1931 Contour Map of the Arb

Furthermore, a changing cultural and social climate made the “time ripe,” for the creation of an arboretum, according to Stork’s proposal. 

“This section of the country is reaching the age in which the people exercise more and more leisurely arts. There is a growing interest in beautifying home grounds, public places and streets of town and city. Contrast an average town of the older sections of this country in the East with an average town of Minnesota and the latter presents, one is inclined to say, a comparatively ugly picture.” 

Stork saw a solution to this issue in an arboretum, and was particular in the trees and shrubs to be planted there. In Stork’s 1926 proposal for the arboretum, a botanist from the University of Minnesota commented on over two hundred species of shrubs and trees and their potential to survive and thrive in the varying soil conditions present in the land that would become the arboretum. In 1931, over ninety plants from four nurseries were introduced into the Carleton Arboretum. 

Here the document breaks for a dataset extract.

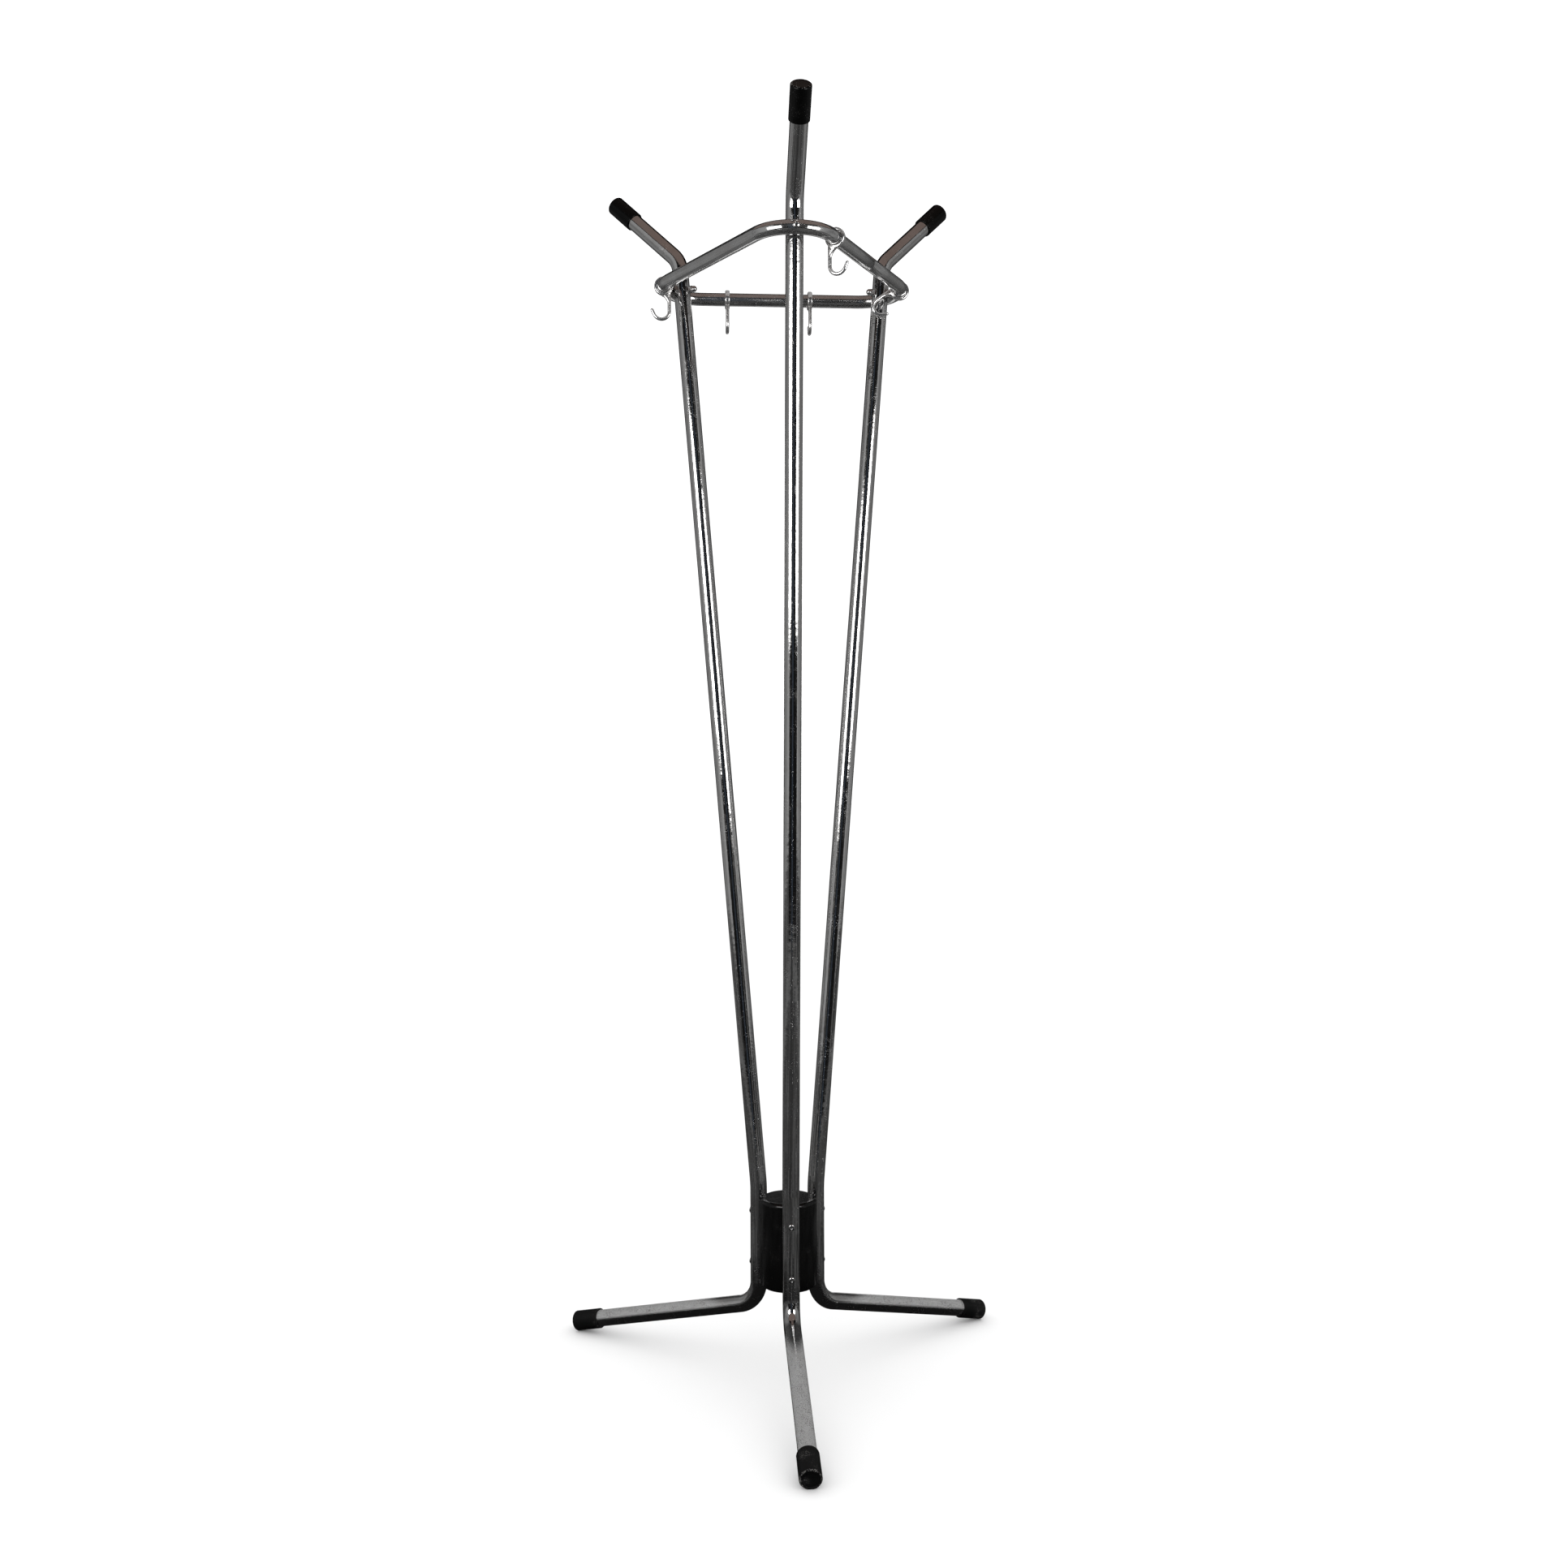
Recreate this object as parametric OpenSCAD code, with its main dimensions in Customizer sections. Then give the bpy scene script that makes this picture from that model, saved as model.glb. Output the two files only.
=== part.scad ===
// Three-leg tubular coat stand with a rounded-triangle rail and swinging hooks.
// Millimetres, +Z up. The origin is on the hub's axis, on the floor. The front leg points along -Y.

/* [Tube stock] */
// Outside diameter of a leg tube
leg_diameter = 25; // [20:0.5:32]
// Wall of a leg tube
leg_wall = 1.5; // [1:0.1:3]
// Centre-line radius of the foot and arm bends
bend_radius = 40; // [34:1:60]
// Centre-line radius of the slight bend above the hub
lean_bend_radius = 200; // [120:10:400]
// Outside diameter of the rail tube
rail_diameter = 20; // [16:0.5:25]
// Wall of the rail tube
rail_wall = 1.5; // [1:0.1:3]

/* [Leg shape] */
// Distance from the hub's axis to an upright's centre line
upright_offset = 49.5; // [45:0.5:60]
// Slope of a foot below horizontal, in degrees
foot_slope = 13.9; // [5:0.1:25]
// Distance from the hub's axis to the tip of a foot cap
foot_reach = 373; // [300:1:450]
// Height where an upright starts to lean outward
lean_height = 268; // [262:1:300]
// Lean of a pole from vertical, in degrees
lean_angle = 5.35; // [2:0.05:9]
// Height where the pole and arm centre lines cross
arm_height = 1667; // [1400:1:1800]
// Slope of an arm above horizontal, in degrees
arm_slope = 42.4; // [20:0.1:70]
// Length from that crossing to the tip of the arm cap
arm_length = 156.5; // [100:0.5:250]

/* [Hub] */
// Hub diameter
hub_diameter = 85; // [70:1:110]
// Height of the hub's underside
hub_bottom = 126; // [125:1:140]
// Hub height
hub_height = 130; // [80:1:132]
// Rounding of the hub's rims
hub_rim = 7; // [1:0.5:8]
// Distance between the two screws of a leg
screw_spacing = 76; // [40:1:100]
// Thread diameter of a hub screw
screw_thread = 4; // [3:0.5:6]
// Length of a hub screw under its head
screw_length = 40; // [34:1:44]
// Head diameter of a hub screw
screw_head = 9; // [6:0.1:10]
// Head height of a hub screw
screw_head_height = 2.2; // [1.5:0.1:3]
// Width of the hex socket in a hub screw
screw_socket = 2.5; // [2:0.5:3]
// Outside diameter of a threaded insert
insert_diameter = 6; // [5:0.5:8]
// Length of a threaded insert
insert_length = 10; // [6:0.5:12]

/* [Rail] */
// Height of the rail's centre line
rail_height = 1622; // [1400:1:1640]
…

In a 1939 reflection on the development of the arboretum, Stork poetically compares his profession to the arts, and the significance that a space such as an arboretum provides: 

“The teacher of art finds it almost necessary to have a collection of reproductions from the world’s famous sculpture… Any teacher who can have a modest collection of this counts himself as fortunate. In the teaching of botany the teacher has continually round him a museum, or more or less adequate, of the subject that he is teaching. The most important of these from the viewpoint of landscape architectural beauty are the woody plants. For the landscape architect, the tree lends itself especially because of its permanence. The physiology of the tree presents all the problems present in the physiology of the lower plants.” 

Another important aspect of the arboretum that Professor Stork advocated for was a nature trail. Stork firmly believed equally as significant as the variety of trees and shrubs present in the arboretum was access to them. In 1930, at the suggestion from Stork, a 3.5 mile nature trail was forged in the arboretum. This allowed much easier access to the arboretum for educational and recreational purposes. In the 1939 assessment of the arboretum, the nature trail’s value was attested to: “A nature trail with an accompanying wayside directions bulletin has been in use for several years and is proving a great asset in natural history instruction.” The directions bulletin referred to was a biweekly nature publication established by Stork and contributed to by student naturalists. According to the same 1939 assessment, the bulletin is issued weekly in the spring months. Two small wayside kiosks with some museum material have been built, and it is planned to add others to forestry insect life, geology of the Cannon River Valley, wild flowers, aquatic life of the river, etc.” The bulletins provided all visitors information about the trees, shrubs, other plants, and various other aspects of the arboretum and was described as a vessel for “intelligent observation, understanding, and appreciation of the realm of nature is the object of the nature trail established at this Minnesota college.” 

In an later reflection on the arboretum in around 1944, it was stated that “the visitor to an arboretum may see what kinds of trees and shrubs are hardy, under what conditions of soil, moisture, and exposure they grow, and what they are capable of contributing to the landscape in aesthetic value.” Throughout the ensuing decades, the arb would continue to serve as a place of recreation, education and a “museum of trees.” Stork’s 1926 dreams had come to fruition.